Thursday, July 05, 2018


Big Business vs Small Business. It is the modern day David vs Goliath story. Big business seem to have the overwhelming advantages – a seemingly endless supply of funds for innovation and R&D, the buying power that comes from having national or international franchises, and of course, a faceless organisation that can reduce individual accountability during the endless pursuit of extra profits. A local burger hut will never have the buying power of McDonalds, a small time software developer is unlikely to have access to $100million a year to invest in research and development like MYOB. So what are some of the things that Big Business do well that Small Business can emulate. In my opinion, two things Big Business do, that are overlooked by a lot of small and medium enterprises, are planning and the implementation of systems.

Failing to plan is planning to fail – Benjamin Franklin

When you build a house, do you just lay a slab of concrete, pick up some bricks and start building walls? No, you have a house plan done. Sure, there may be some variations along the way, but the plan is what the builder uses to make sure the house is built correctly and how you want it. So you wouldn’t build your house without a plan, why would you try to build a business without a plan? Wait a minute, you might say, the bank got me to complete a business plan before they gave me my finance. Slapping together a business plan to satisfy the requirements of a finance deal is one thing, creating a plan for your business that both drives you and steers your actions in the correct direction is another. The important thing to remember when preparing the plan for your business; nothing is set in stone. Market changes, technological advances and legislation changes may present other opportunities in the future, your plan doesn’t prohibit you from pursuing these opportunities, it should prepare you to take advantage of them.
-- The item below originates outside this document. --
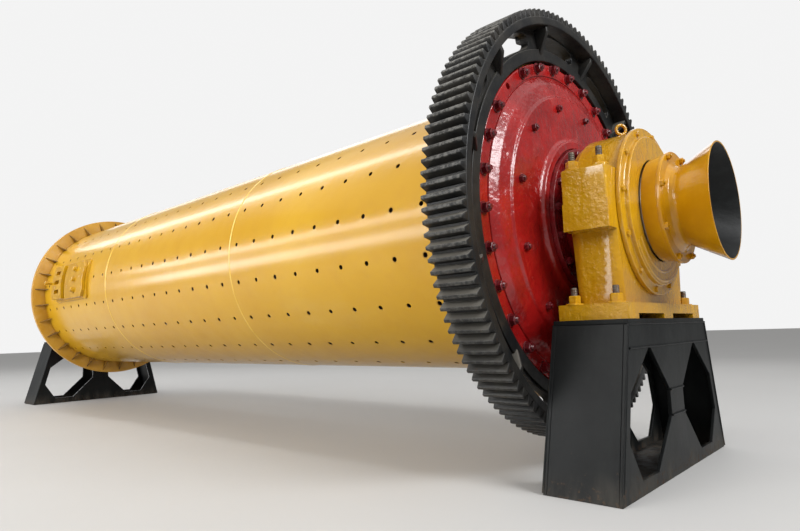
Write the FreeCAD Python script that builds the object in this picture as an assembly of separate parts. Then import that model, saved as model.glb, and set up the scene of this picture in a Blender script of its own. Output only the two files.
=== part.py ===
import FreeCAD, Part
import math
import os

# Ball mill: a welded drum with a girth gear, carried by two hollow trunnions in split bearings
# on fabricated stands. Millimetres. X runs along the drum towards the discharge end, Z is up,
# and the origin lies on the ground under the drum axis, midway between the two stands.
# Round pieces are drawn as (x, radius) profiles about the drum axis.

# ---- overall ----
shell_inner_radius = 915.0
course_lengths = [2500.0, 2500.0, 2000.0]   # shell courses, from the discharge end
discharge_overhang = 368.0      # face of the discharge head flange to the stand centre
feed_overhang = 622.0           # the same at the feed end
ground_clearance = 140.0        # gear teeth above the ground

# ---- shell ----
shell_wall = 16.0
weld_gap = 0.2                  # fit-up gap of welded rings
hole_rows = 19
hole_pitch = 245.0
hole_end_margin = 150.0         # least distance from an end of the shell to the first hole
hole_radius = 16.0
hole_row_phase = 5.6            # degrees, first row, from the -Y side upwards
drilled_rows = [1, hole_rows - 1]   # rows with holes drilled here, the two beside the first row
drilled_step = 5                # every fifth hole of those rows: the rest repeat them

# ---- end flanges of the shell ----
flange_thickness = 50.0
gusset_count = 30
gusset_phase = 3.3
gusset_length = 120.0
gusset_height = 122.0
gusset_thickness = 12.0
gusset_margin = 29.0            # flange left outside the gussets

# ---- girth gear ----
gear_module = 20.0
gear_width = 250.0
gear_rim_depth = 50.0           # rim metal under the tooth roots
gear_web_height = 120.0         # from the bolting ring out to the rim
gear_web_thickness = 50.0
gear_clearance = 12.0           # radial gap between head flange and gear ring
gear_bolting_ring = 73.0        # radial width of the inner bolting ring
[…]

As an accountant, I love systems. Sadly, that love is not shared by a lot of small business owners. As of writing this, it is the end of March, some business owners are still scrambling to get their data files up to date for the year ended 30 June the year before. By the time that information is all reconciled and financial statements prepared, those reports are already 11 months old. That data is useless for making business decisions. Now this is far from being the norm, but it is far too common. Let’s look at the other extreme. Some multinational companies, with depots/departments all around the world are able to close their financial month end within 6 days. That is a company with 10’s of thousands of employees, with multiple departments being able to have complete, up to date information within a week. Many years ago, I worked as a manager in a now publicly listed, national pizza chain (no it wasn’t in the quality assurance department). By Tuesday morning every week, everyone in corporate management knew the operating results of every store in Australia for the previous week – how? Great systems. Accurate, up to date information is vital to making informed decisions every day in our businesses.

So I encourage every business owner to think about their plans for their business – and take it one step further and write it down; plan for success. Implement systems to achieve the goals from your plan. Make informed business decisions by having accurate and up to date information.